Make sure that you have in your configuration:

./configure --prefix=/Users/<USERNAME>/.local

Then run:

make
make install

Step 2 - Convert original files to xml

Make sure you have the CorpusTools installed.

Run the following:

convert2xml $GTFREE/orig/<ISO>
convert2xml $GTBOUND/orig/<ISO>

Step 3 - Analyse converted files

Run the following:

analyse_corpus <ISO> $GTFREE/converted/<ISO>/
analyse_corpus <ISO> $GTBOUND/converted/<ISO>/

This may take a while to run depending on the size of the converted folders.

Step 4 - Convert the analysed files in the required korp format

Run the following:

korp_mono <ISO> $GTFREE/analysed/<ISO>
korp_mono <ISO> $GTBOUND/analysed/<ISO>

Correct errors in the conversion if they occur, and run the conversion again. Known errors:

Do not proceed before the conversion errors until the errors are fixed.

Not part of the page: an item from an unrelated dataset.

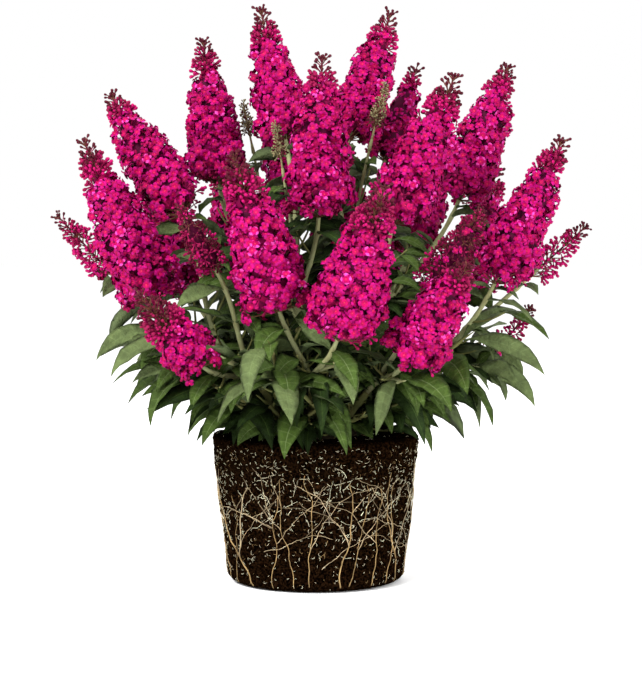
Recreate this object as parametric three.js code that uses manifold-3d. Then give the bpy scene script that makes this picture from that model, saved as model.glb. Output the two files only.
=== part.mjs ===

Step 5 - Compile converted files in one .vrt file per genre

Repeat this for each genre:

cd CorpusTools/korp_scripts/update_mono
mkdir _od_<ISO>._.<GENRE>/
rsync -av $GTFREE/korp/<ISO>/<GENRE>/  _od_<ISO>._.<GENRE>/
rsync -av $GTBOUND/korp/<ISO>/<GENRE>/  _od_<ISO>._.<GENRE>/

Only for the genre “ficti” we want to change the order of all sentences. To do this run the following:

python3 scramble.py _od_<ISO>._.ficti

Change cDomain, cLang in compile_corpus.xsl and then run the following:

java -Xmx2048m -cp ~/main/tools/TermWikiExporter/lib/saxon9.jar -Dfile.encoding=UTF8 net.sf.saxon.Transform -it:main compile_corpus.xsl

Copy the file loc_metadata_xxx.json to a new file replacing xxx with the ISO code of the language you are processing. Edit it manually based on the example in the xxx file. As date, set the date you have in compile_corpus.xsl.

Also, rename the folder vrt_<ISO>_<DATE> to the ISO code of the language you work on, e.g. vrt_fit_20210625 to fit.

Step 6 - Produce data for Korp (using cwb)

Change in_dir, metaFile, date, lang_code in korp_scripts/update_mono/loc_run_gt_corpus_encoding.sh as needed.

Also change root_dir in loc_encode_gt_corpus_20181106.sh.

Make a folder in update_mono and name it after the ISO code of your language (here: fit).

Then run the following:

sh loc_run_gt_corpus_encoding.sh